VOUS REPRENDREZ BIEN UN PEU DE BROCCIU AU DESSERT ?


Humeur

Par Nathalie Coulon

À ma question : « Cumu ti chjami ? »
« Je parle pas corsica, moi ! » me répondit-il ? 
Et son camarade trouvant même la solution de facilité selon lui :
« On pourrait parler anglais peut-être ? »
Nous ne sommes pourtant pas dans le Val d’Oise ou encore moins à Sheffield mais bien dans le Centre Corse et mieux encore en immersion, ces petits viennent de tous les coins de Corse. Ils sont corses ou pas, vivant ici depuis toujours ou quelques années déjà ! 
Peu d’entre eux connaissent le goût du brocciu, sa saveur, sa texture et qui le fabrique ?
Me voilà bien interrogative et triste ! La Corse, terre des bergers. Faut-il éduquer au goût, aux traditions, au savoir-faire pour continuer à valoriser l’être humain et sa terre ? 
Telle n’est pas ma stupéfaction un peu naïve aussi devant ce groupe de jeunes lycéens marseillais sans accent même pas un petit air de Bonne Mère qui aurait flotté dans le maquis corse, Oh ! Peuchère !
Mais qu’est-ce donc ce syndrome du non-accent ? 
Je n’allais pas en rester là. 
Et me voilà en quête d’informations et après quelques articles parcourus je m’intéresse donc à la glottophobie. D’après le dictionnaire Le Robert, la glottophobie en didactique est une discrimination basée sur certains traits linguistiques, notamment les accents.
Hum ! 
L’être humain n’est pas un animal comme les autres. Grâce au langage, il coopère et se hisse au-dessus de la masse. La langue est un formidable outil d’intégration.
Mais, c’est aussi une arme de domination.

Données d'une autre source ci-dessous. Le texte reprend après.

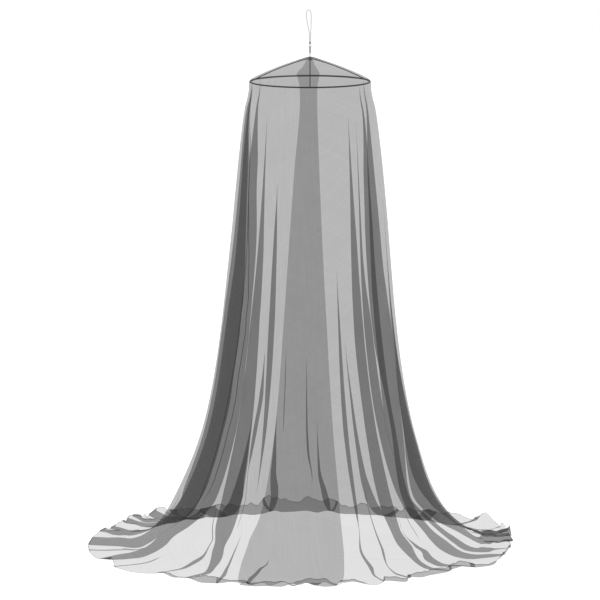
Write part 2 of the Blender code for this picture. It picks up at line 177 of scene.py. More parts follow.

L’accent, le vocabulaire discriminent. C’est ce que les linguistes appellent la glottophobie. Philippe Blanchet, chercheur et professeur de sociolinguistique, part en guerre contre cette discrimination. Et moi aussi peut-être, soupir ! 
On finira par ne plus nous dire dans le métro parisien : 
« Ah ! Vous êtes corse, que c’est beau chez vous et cet accent… »
Notre ADN finalement. 
Ce monde si lisse, quel effarement ! 
Tout se perd mais à quel prix ?!!!
Rentrer dans le moule ? Ou pas ? 
Nos ancêtres les Gaulois. 
« Faut rigoler, faut rigoler », comme chantait si bien Henri Salvador. 

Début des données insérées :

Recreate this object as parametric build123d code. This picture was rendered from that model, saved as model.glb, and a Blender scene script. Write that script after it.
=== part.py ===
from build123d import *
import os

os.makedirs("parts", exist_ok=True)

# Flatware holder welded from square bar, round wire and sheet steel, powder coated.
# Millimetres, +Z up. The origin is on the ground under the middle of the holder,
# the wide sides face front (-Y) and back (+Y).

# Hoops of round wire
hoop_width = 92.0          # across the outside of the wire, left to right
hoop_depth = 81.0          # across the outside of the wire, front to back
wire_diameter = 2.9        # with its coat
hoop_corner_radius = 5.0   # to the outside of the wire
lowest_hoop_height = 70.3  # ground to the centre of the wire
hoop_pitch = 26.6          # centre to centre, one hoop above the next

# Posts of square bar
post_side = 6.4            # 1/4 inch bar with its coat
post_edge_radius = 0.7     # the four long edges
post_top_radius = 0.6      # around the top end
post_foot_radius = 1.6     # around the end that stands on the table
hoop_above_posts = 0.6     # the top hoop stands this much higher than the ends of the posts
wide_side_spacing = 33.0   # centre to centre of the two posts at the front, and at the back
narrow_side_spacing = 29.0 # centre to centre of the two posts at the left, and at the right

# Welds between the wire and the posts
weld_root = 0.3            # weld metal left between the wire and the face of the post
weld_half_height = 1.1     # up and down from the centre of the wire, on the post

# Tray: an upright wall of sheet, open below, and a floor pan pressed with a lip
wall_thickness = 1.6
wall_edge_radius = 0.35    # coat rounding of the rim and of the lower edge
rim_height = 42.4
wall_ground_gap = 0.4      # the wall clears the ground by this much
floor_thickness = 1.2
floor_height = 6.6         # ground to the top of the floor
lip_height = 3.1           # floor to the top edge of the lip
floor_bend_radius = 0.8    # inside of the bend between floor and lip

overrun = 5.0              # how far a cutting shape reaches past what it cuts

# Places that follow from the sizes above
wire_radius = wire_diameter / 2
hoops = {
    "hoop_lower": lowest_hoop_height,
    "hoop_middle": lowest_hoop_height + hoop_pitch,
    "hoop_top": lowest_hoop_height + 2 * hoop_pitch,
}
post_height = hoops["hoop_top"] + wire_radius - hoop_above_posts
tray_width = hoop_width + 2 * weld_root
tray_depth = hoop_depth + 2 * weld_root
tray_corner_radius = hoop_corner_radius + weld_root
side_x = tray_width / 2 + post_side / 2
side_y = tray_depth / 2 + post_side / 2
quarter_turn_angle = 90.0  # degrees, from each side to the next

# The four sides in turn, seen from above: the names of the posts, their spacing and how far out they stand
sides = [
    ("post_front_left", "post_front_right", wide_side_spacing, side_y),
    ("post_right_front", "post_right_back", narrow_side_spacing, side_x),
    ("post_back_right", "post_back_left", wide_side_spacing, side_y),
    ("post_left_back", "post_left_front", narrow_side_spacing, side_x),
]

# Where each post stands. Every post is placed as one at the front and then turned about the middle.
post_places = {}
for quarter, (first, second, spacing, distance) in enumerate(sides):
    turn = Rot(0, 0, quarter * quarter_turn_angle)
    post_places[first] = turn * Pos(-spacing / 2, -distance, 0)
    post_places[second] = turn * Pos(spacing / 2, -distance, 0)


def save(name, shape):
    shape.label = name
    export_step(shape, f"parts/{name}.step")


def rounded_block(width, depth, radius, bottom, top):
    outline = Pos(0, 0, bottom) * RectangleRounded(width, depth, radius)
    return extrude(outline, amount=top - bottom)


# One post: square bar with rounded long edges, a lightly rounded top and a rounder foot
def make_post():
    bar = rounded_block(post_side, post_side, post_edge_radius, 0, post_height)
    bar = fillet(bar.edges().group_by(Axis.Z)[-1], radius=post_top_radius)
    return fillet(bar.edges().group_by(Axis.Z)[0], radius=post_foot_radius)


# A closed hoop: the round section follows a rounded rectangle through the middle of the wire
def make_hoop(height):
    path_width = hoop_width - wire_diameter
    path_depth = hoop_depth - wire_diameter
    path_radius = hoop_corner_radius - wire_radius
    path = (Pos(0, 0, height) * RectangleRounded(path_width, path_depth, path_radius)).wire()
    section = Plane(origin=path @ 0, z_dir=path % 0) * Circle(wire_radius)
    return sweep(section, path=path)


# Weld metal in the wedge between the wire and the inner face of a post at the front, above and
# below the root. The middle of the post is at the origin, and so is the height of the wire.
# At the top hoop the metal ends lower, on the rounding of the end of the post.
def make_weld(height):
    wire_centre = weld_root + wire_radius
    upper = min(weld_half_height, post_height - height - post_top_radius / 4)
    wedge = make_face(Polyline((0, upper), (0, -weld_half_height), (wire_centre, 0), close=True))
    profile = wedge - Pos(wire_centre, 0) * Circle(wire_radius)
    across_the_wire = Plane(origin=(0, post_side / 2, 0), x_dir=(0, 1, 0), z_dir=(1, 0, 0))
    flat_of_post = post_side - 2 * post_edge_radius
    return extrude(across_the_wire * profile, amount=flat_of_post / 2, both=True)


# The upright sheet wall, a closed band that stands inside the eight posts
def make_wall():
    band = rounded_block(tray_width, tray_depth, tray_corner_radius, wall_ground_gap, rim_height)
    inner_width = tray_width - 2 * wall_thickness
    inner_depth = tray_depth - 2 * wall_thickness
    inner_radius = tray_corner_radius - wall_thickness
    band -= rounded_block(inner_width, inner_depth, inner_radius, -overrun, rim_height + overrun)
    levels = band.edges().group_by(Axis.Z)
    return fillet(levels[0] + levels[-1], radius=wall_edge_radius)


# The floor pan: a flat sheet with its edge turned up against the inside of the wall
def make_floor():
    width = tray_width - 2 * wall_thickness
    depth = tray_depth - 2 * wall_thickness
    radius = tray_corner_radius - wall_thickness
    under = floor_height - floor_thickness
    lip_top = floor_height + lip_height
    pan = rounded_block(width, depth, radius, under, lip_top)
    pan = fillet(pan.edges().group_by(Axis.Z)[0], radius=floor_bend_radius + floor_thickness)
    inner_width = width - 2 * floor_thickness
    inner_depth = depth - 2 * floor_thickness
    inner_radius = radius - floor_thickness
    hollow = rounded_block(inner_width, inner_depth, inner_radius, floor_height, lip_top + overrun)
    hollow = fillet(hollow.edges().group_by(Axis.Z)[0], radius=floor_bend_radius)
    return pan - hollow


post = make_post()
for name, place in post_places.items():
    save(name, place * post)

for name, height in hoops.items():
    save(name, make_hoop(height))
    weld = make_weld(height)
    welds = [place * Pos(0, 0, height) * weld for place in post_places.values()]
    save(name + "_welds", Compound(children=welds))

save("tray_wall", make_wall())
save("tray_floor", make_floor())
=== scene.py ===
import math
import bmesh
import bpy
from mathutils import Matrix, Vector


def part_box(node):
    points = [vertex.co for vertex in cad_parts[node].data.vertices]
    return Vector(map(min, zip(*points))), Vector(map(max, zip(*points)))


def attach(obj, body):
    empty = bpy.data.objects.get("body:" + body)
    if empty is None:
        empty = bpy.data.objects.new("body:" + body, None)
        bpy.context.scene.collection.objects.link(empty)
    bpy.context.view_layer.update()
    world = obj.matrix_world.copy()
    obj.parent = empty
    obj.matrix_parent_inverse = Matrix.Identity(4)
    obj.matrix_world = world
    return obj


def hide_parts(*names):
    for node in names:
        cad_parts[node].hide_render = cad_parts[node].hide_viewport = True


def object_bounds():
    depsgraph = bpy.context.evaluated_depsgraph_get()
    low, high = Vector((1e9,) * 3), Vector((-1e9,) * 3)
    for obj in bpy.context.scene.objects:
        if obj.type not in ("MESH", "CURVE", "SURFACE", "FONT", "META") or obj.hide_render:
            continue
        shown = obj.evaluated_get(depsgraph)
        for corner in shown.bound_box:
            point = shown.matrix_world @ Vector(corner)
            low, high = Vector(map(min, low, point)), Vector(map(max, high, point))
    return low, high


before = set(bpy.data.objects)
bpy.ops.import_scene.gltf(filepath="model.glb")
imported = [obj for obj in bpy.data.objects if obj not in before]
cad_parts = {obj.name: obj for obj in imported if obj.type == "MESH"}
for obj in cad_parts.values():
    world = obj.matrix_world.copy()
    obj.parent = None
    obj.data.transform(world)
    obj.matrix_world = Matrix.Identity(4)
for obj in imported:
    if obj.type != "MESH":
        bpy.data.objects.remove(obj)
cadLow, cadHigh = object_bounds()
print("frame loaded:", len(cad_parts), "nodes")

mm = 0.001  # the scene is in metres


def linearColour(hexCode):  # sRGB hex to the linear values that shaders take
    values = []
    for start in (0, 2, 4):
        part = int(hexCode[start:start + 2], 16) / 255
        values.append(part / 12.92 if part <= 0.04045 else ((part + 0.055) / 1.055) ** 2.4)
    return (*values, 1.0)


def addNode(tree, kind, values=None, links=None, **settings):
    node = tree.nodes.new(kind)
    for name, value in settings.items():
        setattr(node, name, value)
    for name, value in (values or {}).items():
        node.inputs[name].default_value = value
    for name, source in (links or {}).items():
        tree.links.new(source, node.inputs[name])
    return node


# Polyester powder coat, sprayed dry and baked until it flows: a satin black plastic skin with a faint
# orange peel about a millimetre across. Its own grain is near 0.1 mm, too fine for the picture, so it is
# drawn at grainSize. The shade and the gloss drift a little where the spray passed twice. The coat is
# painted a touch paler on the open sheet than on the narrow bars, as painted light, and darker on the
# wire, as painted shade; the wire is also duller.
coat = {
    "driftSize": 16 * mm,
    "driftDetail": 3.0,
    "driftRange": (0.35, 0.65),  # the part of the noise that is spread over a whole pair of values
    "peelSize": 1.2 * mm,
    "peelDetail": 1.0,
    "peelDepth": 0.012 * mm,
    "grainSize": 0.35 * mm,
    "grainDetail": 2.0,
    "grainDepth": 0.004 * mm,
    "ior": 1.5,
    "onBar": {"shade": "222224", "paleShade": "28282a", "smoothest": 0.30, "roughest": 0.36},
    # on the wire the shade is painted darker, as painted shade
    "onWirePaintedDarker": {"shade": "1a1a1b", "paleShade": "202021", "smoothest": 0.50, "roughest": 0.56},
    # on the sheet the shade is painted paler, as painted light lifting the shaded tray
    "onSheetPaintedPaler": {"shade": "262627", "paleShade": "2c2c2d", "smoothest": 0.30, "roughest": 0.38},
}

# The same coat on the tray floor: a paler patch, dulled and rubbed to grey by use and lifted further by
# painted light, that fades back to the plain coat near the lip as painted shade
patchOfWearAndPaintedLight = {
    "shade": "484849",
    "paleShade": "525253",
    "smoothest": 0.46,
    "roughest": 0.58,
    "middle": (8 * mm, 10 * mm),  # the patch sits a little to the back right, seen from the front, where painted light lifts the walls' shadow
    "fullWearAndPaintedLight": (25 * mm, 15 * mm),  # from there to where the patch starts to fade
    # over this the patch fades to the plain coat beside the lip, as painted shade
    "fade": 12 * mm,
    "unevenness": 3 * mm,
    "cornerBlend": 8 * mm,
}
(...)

Formatés nous voilà donc formatés. 
Bon, sinon bientôt on rigolera moins il faudra payer ses impôts même si on déteste ça ! 
Se faire un body pour l’été : carotte, radis même si on préfère la tomme de brebis.
Prendre soin de son corps, prendre soin de son âme surtout s’il faut tirer jusqu’à 64 ans pour ses annuités. 
Rentrer tout doucement dans la belle saison, ça a du bon. On a aussi peut-être bien de la chance de pouvoir examiner, découvrir et relater certaines transformations, anecdotiques ou profondes, qui traversent notre époque. C’est ça aussi la chronique du changement, la lecture incertaine de l’avenir qui portent au pessimisme. Car à parler de crises à foison, de défis, dont on ne voit toujours pas bien comment on pourrait les relever, de situations, qui se dégradent, et d’acquis, que l’on brade. On risque (comme beaucoup en ce moment, je le sais) de se laisser transporter vers des continents d’inquiétude, de cynisme, d’apathie, de résignation.
Alors, comment conjurer ce pessimisme ? D’abord, en réaffirmant peut-être que le changement, quel qu’il soit, quelles que soient les transformations qui le travaillent, a toujours inquiété, angoissé, alarmé.
Après tout, rassurons-nous : il n’y aura pas de monde nouveau. Seulement un monde à venir.